## Required work
Return, word for word, every line that follows.

━━ Data ━━

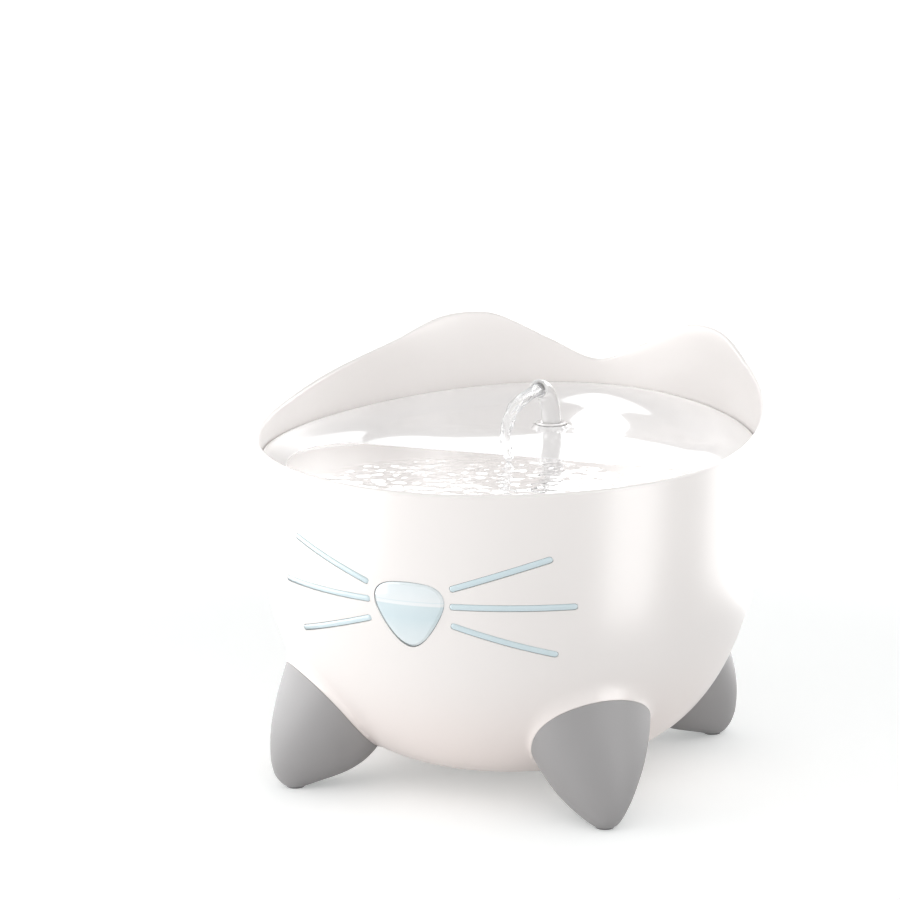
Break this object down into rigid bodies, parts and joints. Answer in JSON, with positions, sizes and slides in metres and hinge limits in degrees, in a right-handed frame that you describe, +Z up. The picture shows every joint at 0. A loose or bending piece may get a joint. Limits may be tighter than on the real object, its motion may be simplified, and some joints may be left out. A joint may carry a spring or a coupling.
{
  "type": "pet_water_fountain",
  "caption": "Round white pet water fountain with a cat-eared rim, lift-out tray with swivelling spout, nose light, four grey feet, filter unit and submersible pump",
  "frame": {"origin": "on the floor, on the bowl's vertical axis, in the plane of the four pads' undersides", "axes": "+Z up; -Y is the way the face looks; +X is the right side for someone who looks at the face"},
  "size_m": [0.242, 0.242, 0.202],
  "materials": {
    "shell_white": "white gloss moulded plastic",
    "tray_white": "white gloss moulded plastic",
    "foot_grey": "mid grey satin plastic",
    "pad_rubber": "soft dark rubber",
    "screw_steel": "stainless steel",
    "window_blue": "pale blue translucent plastic",
    "board_green": "green solder mask",
    "led_lens": "yellowish clear resin",
    "inner_white": "white moulded plastic",
    "clear_plastic": "frosted clear plastic",
    "lead_white": "white soft vinyl sheath",
    "inlet_black": "black nylon",
    "foam_grey": "open cell foam",
    "cartridge_fibre": "non-woven fibre over carbon grains",
    "pump_grey": "dark grey moulded plastic",
    "copper_coil": "copper winding set in clear resin",
    "magnet_black": "black sintered ferrite",
    "ceramic_shaft": "polished ceramic",
    "bush_black": "black rubber"
  },
  "bodies": {
    "base": {"body_shell": "shell_white", "foot_front_left": "foot_grey", "foot_front_right": "foot_grey", "foot_rear_left": "foot_grey", "foot_rear_right": "foot_grey", "foot_pads": "pad_rubber", "foot_screws": "screw_steel", "nose_window": "window_blue", "whisker_left_upper": "window_blue", "whisker_left_middle": "window_blue", "whisker_left_lower": "window_blue", "whisker_right_upper": "window_blue", "whisker_right_middle": "window_blue", "whisker_right_lower": "window_blue", "light_board": "board_green", "light_leds": "led_lens", "light_gasket": "pad_rubber", "light_cover": "inner_white", "light_cover_screws": "screw_steel", "light_lead": "lead_white", "power_inlet": "inlet_black", "inlet_pin": "screw_steel", "inlet_seal": "pad_rubber", "inlet_nut": "screw_steel", "riser_tube": "clear_plastic", "pump_well": "inner_white", "pump_housing": "pump_grey", "pump_end_cap": "pump_grey", "stator_coil": "copper_coil", "impeller_shaft": "ceramic_shaft", "shaft_bush_front": "bush_black", "shaft_bush_rear": "bush_black", "pump_cover": "pump_grey", "suction_cups": "pad_rubber", "pump_lead": "lead_white"},
    "tray": {"drinking_tray": "tray_white", "tray_socket": "tray_white", "spout_collar": "tray_white"},
    "swivel_spout": {"spout": "clear_plastic"},
    "filter_unit": {"filter_basket": "clear_plastic", "filter_foam": "foam_grey", "filter_cartridge": "cartridge_fibre", "filter_lid": "inner_white"},
    "rotor": {"rotor_magnet": "magnet_black", "impeller": "inner_white"},
    "regulator": {"flow_regulator": "inner_white"}
  },
  "joints": [
    {"name": "tray_lift", "type": "slide", "parent": "base", "child": "tray", "axis": [0, 0, 1], "range_m": [0, 0.12]},
    {"name": "spout_swivel", "type": "hinge", "parent": "tray", "child": "swivel_spout", "pos_m": [0, 0.054, 0.158], "axis": [0, 0, 1], "range_deg": [-35, 35]},
    {"name": "filter_lift", "type": "slide", "parent": "base", "child": "filter_unit", "axis": [0, 0, 1], "range_m": [0, 0.04]},
    {"name": "impeller_spin", "type": "hinge", "parent": "base", "child": "rotor", "pos_m": [0, 0.054, 0.039], "axis": [0, 1, 0], "continuous": true},
    {"name": "flow_adjust", "type": "slide", "parent": "base", "child": "regulator", "axis": [0, 0, 1], "range_m": [0, 0.006]}
  ]
}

━━━

## Response to the task
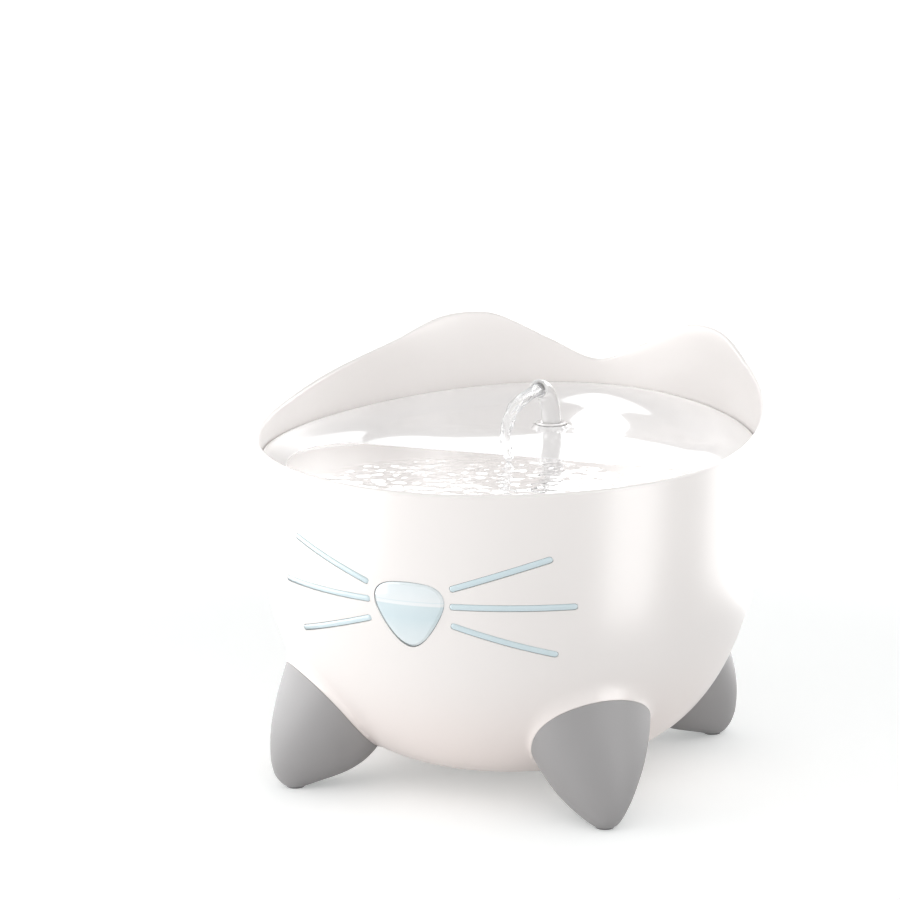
Break this object down into rigid bodies, parts and joints. Answer in JSON, with positions, sizes and slides in metres and hinge limits in degrees, in a right-handed frame that you describe, +Z up. The picture shows every joint at 0. A loose or bending piece may get a joint. Limits may be tighter than on the real object, its motion may be simplified, and some joints may be left out. A joint may carry a spring or a coupling.
{
  "type": "pet_water_fountain",
  "caption": "Round white pet water fountain with a cat-eared rim, lift-out tray with swivelling spout, nose light, four grey feet, filter unit and submersible pump",
  "frame": {"origin": "on the floor, on the bowl's vertical axis, in the plane of the four pads' undersides", "axes": "+Z up; -Y is the way the face looks; +X is the right side for someone who looks at the face"},
  "size_m": [0.242, 0.242, 0.202],
  "materials": {
    "shell_white": "white gloss moulded plastic",
    "tray_white": "white gloss moulded plastic",
    "foot_grey": "mid grey satin plastic",
    "pad_rubber": "soft dark rubber",
    "screw_steel": "stainless steel",
    "window_blue": "pale blue translucent plastic",
    "board_green": "green solder mask",
    "led_lens": "yellowish clear resin",
    "inner_white": "white moulded plastic",
    "clear_plastic": "frosted clear plastic",
    "lead_white": "white soft vinyl sheath",
    "inlet_black": "black nylon",
    "foam_grey": "open cell foam",
    "cartridge_fibre": "non-woven fibre over carbon grains",
    "pump_grey": "dark grey moulded plastic",
    "copper_coil": "copper winding set in clear resin",
    "magnet_black": "black sintered ferrite",
    "ceramic_shaft": "polished ceramic",
    "bush_black": "black rubber"
  },
  "bodies": {
    "base": {"body_shell": "shell_white", "foot_front_left": "foot_grey", "foot_front_right": "foot_grey", "foot_rear_left": "foot_grey", "foot_rear_right": "foot_grey", "foot_pads": "pad_rubber", "foot_screws": "screw_steel", "nose_window": "window_blue", "whisker_left_upper": "window_blue", "whisker_left_middle": "window_blue", "whisker_left_lower": "window_blue", "whisker_right_upper": "window_blue", "whisker_right_middle": "window_blue", "whisker_right_lower": "window_blue", "light_board": "board_green", "light_leds": "led_lens", "light_gasket": "pad_rubber", "light_cover": "inner_white", "light_cover_screws": "screw_steel", "light_lead": "lead_white", "power_inlet": "inlet_black", "inlet_pin": "screw_steel", "inlet_seal": "pad_rubber", "inlet_nut": "screw_steel", "riser_tube": "clear_plastic", "pump_well": "inner_white", "pump_housing": "pump_grey", "pump_end_cap": "pump_grey", "stator_coil": "copper_coil", "impeller_shaft": "ceramic_shaft", "shaft_bush_front": "bush_black", "shaft_bush_rear": "bush_black", "pump_cover": "pump_grey", "suction_cups": "pad_rubber", "pump_lead": "lead_white"},
    "tray": {"drinking_tray": "tray_white", "tray_socket": "tray_white", "spout_collar": "tray_white"},
    "swivel_spout": {"spout": "clear_plastic"},
    "filter_unit": {"filter_basket": "clear_plastic", "filter_foam": "foam_grey", "filter_cartridge": "cartridge_fibre", "filter_lid": "inner_white"},
    "rotor": {"rotor_magnet": "magnet_black", "impeller": "inner_white"},
    "regulator": {"flow_regulator": "inner_white"}
  },
  "joints": [
    {"name": "tray_lift", "type": "slide", "parent": "base", "child": "tray", "axis": [0, 0, 1], "range_m": [0, 0.12]},
    {"name": "spout_swivel", "type": "hinge", "parent": "tray", "child": "swivel_spout", "pos_m": [0, 0.054, 0.158], "axis": [0, 0, 1], "range_deg": [-35, 35]},
    {"name": "filter_lift", "type": "slide", "parent": "base", "child": "filter_unit", "axis": [0, 0, 1], "range_m": [0, 0.04]},
    {"name": "impeller_spin", "type": "hinge", "parent": "base", "child": "rotor", "pos_m": [0, 0.054, 0.039], "axis": [0, 1, 0], "continuous": true},
    {"name": "flow_adjust", "type": "slide", "parent": "base", "child": "regulator", "axis": [0, 0, 1], "range_m": [0, 0.006]}
  ]
}